Nair's 'Kama' is step away from art of love
By Yogita Tahil Ramani
JAKARTA (JP): Anyone hoping to see erotic love scenes in Kamasutra: A Tale of Love is in for a big disappointment.
Director Mira Nair uses the 16th century tale to try to answer a 1990s dilemma: the distinction between love and sex. She does this with plush cushion-lined interiors, beautiful women and talks quoted from the fabled masterpiece on "how" to get the male characters to "love".
Although many of the love scenes have been cut by the censors, its message is not entirely lost.
Princess Tara (Sarita Choudhury) and her servant Maya (Indira Varma) grow up together and become inseparable friends even though Maya has to make do with Tara's hand-me-downs. Tara in turn has to live in the shadow of Maya's alluring beauty.
They part ways after Maya is caught sleeping with King Raj Singh (Naveen Andrews) the night before his wedding to Tara.
Maya leaves the village and falls into the hands of sculptor Jai Kumar (Ramon Tikaram). Jai introduces Maya to Rasa Devi (Rekha) who teaches future courtesans and queens the tenets of the Kama Sutra.
Maya becomes the model for Jai's works and they fall in love. The relationship ends once Jai feels he is becoming dependent on Maya in his work. The jilted lover goes to Rasa to learn the art of lovemaking and finds herself, ironically due to a sculpture made of her by Jai, in Raj Singh's domain and his "lover".
Calling the female actors beauties is an understatement.
Kama Sutra is about the expression of bodies. No two young female actors -- due to the generously shot sex scenes -- could possibly express language with their bodies in a more majestic fashion, excepting, of course, Rekha (she played the sensuous sex vixen in the Indian movie Utsav).
Varma is exceptionally beautiful with her beguiling eyes, conveying sexual innuendoes and innocence, but it is Choudhury's solemn eyes and lips that speak volumes in her silence and stares.
Some dialog in the film is notable in that it tells a thousand words with just a few.
When Maya visits Rasa Devi for the first time, she explains to her the "shame" she felt over sleeping with her friend's beau.
Manhood
Rasa Devi answers with an anecdote recalling when her lover, Raj Singh's father, was getting ready to go to war, his wife had washed his feet, and drank the same water everyday until her husband returned.
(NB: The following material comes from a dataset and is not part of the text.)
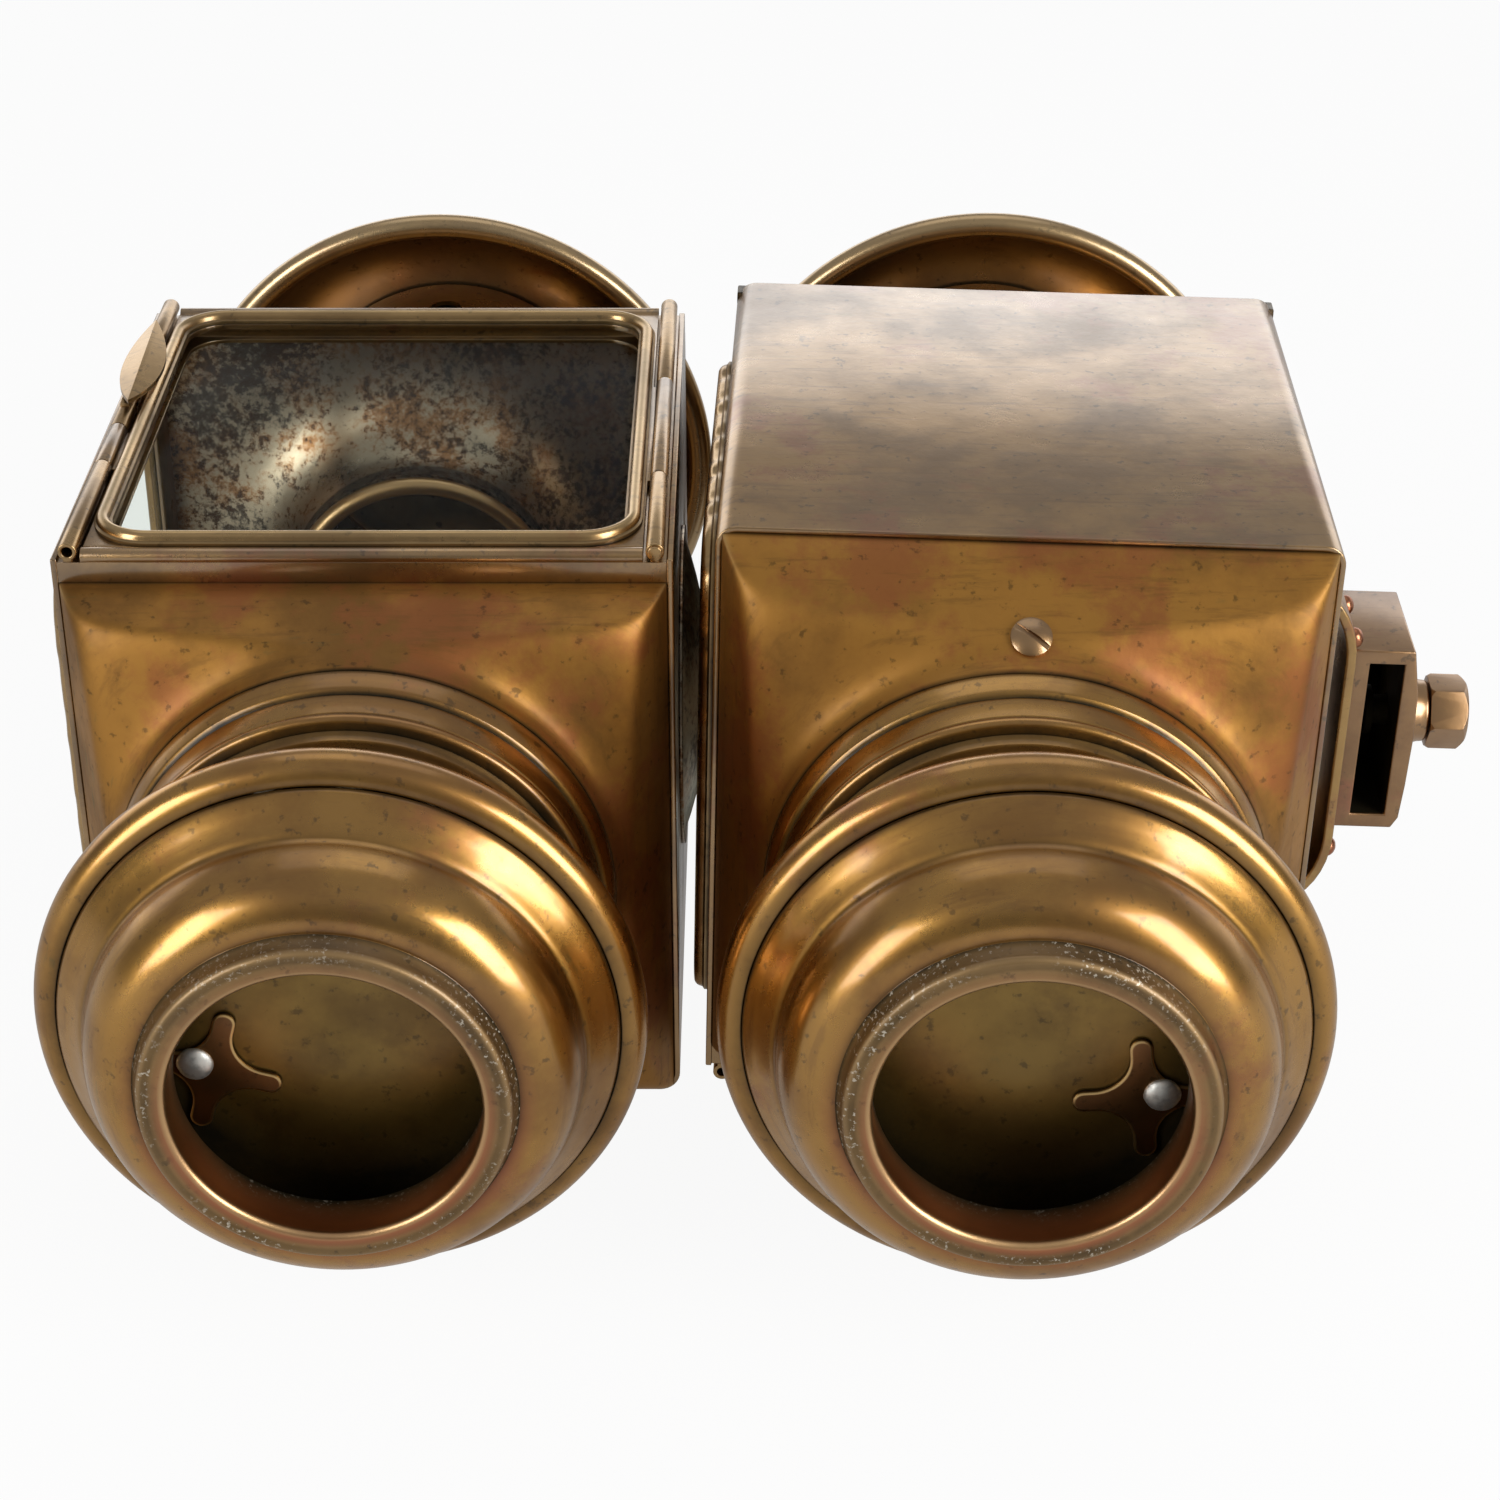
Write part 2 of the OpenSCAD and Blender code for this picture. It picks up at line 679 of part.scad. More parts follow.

Rasa Devi says that when he came back, he rode straight to her door, instead of his wife's. "So where was the shame, and where the honor?" she asks Maya.
Another memorable line is when Maya informs Tara after losing her virginity to Raj Singh: "All my life I have lived with your used things. Now something I have used is yours forever."
There is also the time when Raj Singh meets Jai Kumar and a disguised Maya in a brothel and tells them his definition of manhood: "Eat meat, ride meat and put meat into meat."
There are also woefully dumb lines that stifle the scenes, more likely caused by difficulties in adapting an Indian story into a film that is shot almost entirely in English.
Excepting a few Indian words to make the dialog sound authentic, many of the lines sound absurd. Unfortunately, some of these are in the movie's first 15 minutes.
One of them is when an old woman advises Tara, on the night before her wedding, that she should abstain from sex in the first three days of her marriage. "Your husband will embrace you with his upper body, and then you must put betelnut into his mouth."
Rulers in those days had several wives and most had harems teeming with courtesans. Why, then, would any king be willing to abstain from having sex with a beautiful virgin?
In any case, Raj Singh proves his domination over Tara on the first night, beginning with his self-arousing foreplay of derogatory remarks -- "You were your father's property, and now you are your husband's property" -- before literally raping her.
The most absurd exchange occurs when Maya asks an obviously sexually aroused Jai Kumar: "Why do you feel so free to touch me?" To which he answers: "It is because I work with my hands."
Although the characters in the movie are attired gorgeously in every scene and the settings are true to the 16th century, the same could not be said about some of the hairstyles. Typical Indian hairstyles are of knots and buns, but definitely not cone shaped. Conical accessories maybe, but not conical hairstyles.
On the whole, Kama Sutra, produced by Lydia Dean Pilcher, is more pleasing to the eye than the mind or soul.
Mira Nair's previous award-winning films like Salaam Bombay, Mississippi Masala and The Perez Family in no way prepares the audience for this mediocre production.
The film caused controversy in India this year and Nair had to go to the court to ensure its release. Despite all the trouble she went through, the movie adds up to very little.
It is still worth the trip to the movie theater for its ravishing shots, lavish scenes and some of the dialog.
The movie is sensuous but not erotic. Put succinctly, Kama Sutra teases without satisfying.